Núñez described Bass as "incredibly loyal, committed and honest. She’ll never get ahead of her skis.”
Bass experienced tragedy when her 23-year-old daughter and son-in-law were killed in a car accident. During the last economic recession, she helped preside over some of the most painful budget-cutting sessions in recent memory, working opposite then-Republican Gov. Arnold Schwarzenegger and McCarthy, and winning praise from GOP officials who remain almost unwilling admirers.
“There are a lot of people in politics who are well liked, and there are a lot of people in politics who are well respected," said Jim Brulte, a former California Republican Party chair and longtime legislative leader. "But there aren’t a lot of people who are well liked and well respected. Karen is one of them.”
As she’s advanced in the search, Bass’ longtime relationships have started to pay off. Dolores Huerta, the labor leader and civil rights icon who also supported Harris for president and Senate, has broken away to back Bass. Huerta wrote an op-ed casting Bass as a builder of multiethnic and multigenerational coalitions, comparing her organizing work with Barack Obama’s.
Bass is stepping up her presence in the Biden campaign. On July 30, she's scheduled to take part in a campaign event alongside Biden, Majority Whip Jim Clyburn and Rep.
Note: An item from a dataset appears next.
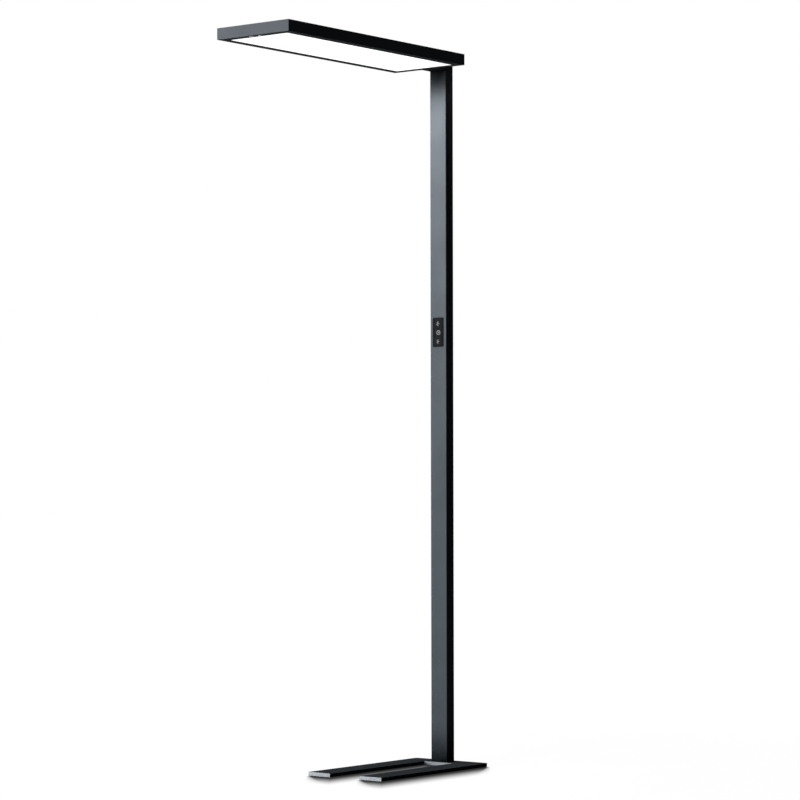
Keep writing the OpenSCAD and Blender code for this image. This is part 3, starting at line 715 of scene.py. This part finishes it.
def new_piece(name, mesh, finish):
    """Turns a bmesh into an object in the scene, with its faces looking out."""
    bmesh.ops.recalc_face_normals(mesh, faces=mesh.faces)
    data = bpy.data.meshes.new(name)
    mesh.to_mesh(data)
    mesh.free()
    data.materials.append(finish)
    piece = bpy.data.objects.new(name, data)
    bpy.context.scene.collection.objects.link(piece)
    return piece


# ---- Key symbols: outlines are in mm from the symbol's middle, as x and z ----

PRINT_OUT = 0.05 * MM
PRINT_IN = 0.15 * MM
RAY_START = 2.7
RAY_STROKE = 1.5
RAY_ANGLES = (38, 0, -38)
UPPER_RAY_ENDS = (9.8, 10.8, 9.8)
LOWER_RAY_ENDS = (9.1, 10.1, 9.1)
RING_OUTER = 6.4
RING_INNER = 4.7
DOT_RADIUS = 1.7
RING_SIDES = 48

# Where each symbol's middle is, in mm right of and above the middle of its key
MARK_PLACES = {"upper": (-6.2, -1.6), "middle": (1.6, -1.2), "lower": (-5.8, -0.8)}


def ray_mark(name, ends):
    """Straight strokes that fan out from one point."""
    mesh = bmesh.new()
    for angle, end in zip(RAY_ANGLES, ends):
        along = Vector((math.cos(math.radians(angle)), math.sin(math.radians(angle))))
        across = Vector((-along.y, along.x)) * RAY_STROKE / 2
        near, far = along * RAY_START, along * end
        outline = (near - across, far - across, far + across, near + across)
        front = [mesh.verts.new((p.x * MM, -PRINT_OUT, p.y * MM)) for p in outline]
        face = mesh.faces.new(front)
        face.normal_update()
        if face.normal.y > 0:
            face.normal_flip()
        grown = bmesh.ops.extrude_face_region(mesh, geom=[face])["geom"]
        for v in (g for g in grown if isinstance(g, bmesh.types.BMVert)):
            v.co.y = PRINT_IN
    return new_piece(name, mesh, key_print)


def ring_mark(name):
    """A ring with a dot in it."""
    mesh = bmesh.new()

    def circle(radius, y):
        turns = [2 * math.pi * i / RING_SIDES for i in range(RING_SIDES)]
        r = radius * MM
        return [mesh.verts.new((r * math.cos(turn), y, r * math.sin(turn))) for turn in turns]

    rings = [
        circle(RING_OUTER, PRINT_IN),
        circle(RING_OUTER, -PRINT_OUT),
        circle(RING_INNER, -PRINT_OUT),
        circle(RING_INNER, PRINT_IN),
    ]
    for first, second in zip(rings, rings[1:] + rings[:1]):
        join_rings(mesh, first, second)
    top, low = circle(DOT_RADIUS, -PRINT_OUT), circle(DOT_RADIUS, PRINT_IN)
    mesh.faces.new(top)
    mesh.faces.new(low)
    join_rings(mesh, top, low)
    return new_piece(name, mesh, key_print)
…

Cedric Richmond. An invitation to the event shows Bass will help Biden launch the African American Leadership Finance Council.
It was not lost on other admirers or rivals when Bass jumped in to defend Los Angeles Mayor Eric Garcetti, another longtime friend, at a recent hearing. Rep. Jim Jordan (R-Ohio) had casually accused Garcetti of defunding the police department. Garcetti, Bass responded in understated fashion, would do no such thing to the LAPD.
“I just want to make a note that he absolutely did not defund the police department,” she said. “He did reduce the budget and he shifted the funds to deal with some of the real issues that police officers always complain about.”
Garcetti, as it happens, is also on Biden’s VP vetting committee.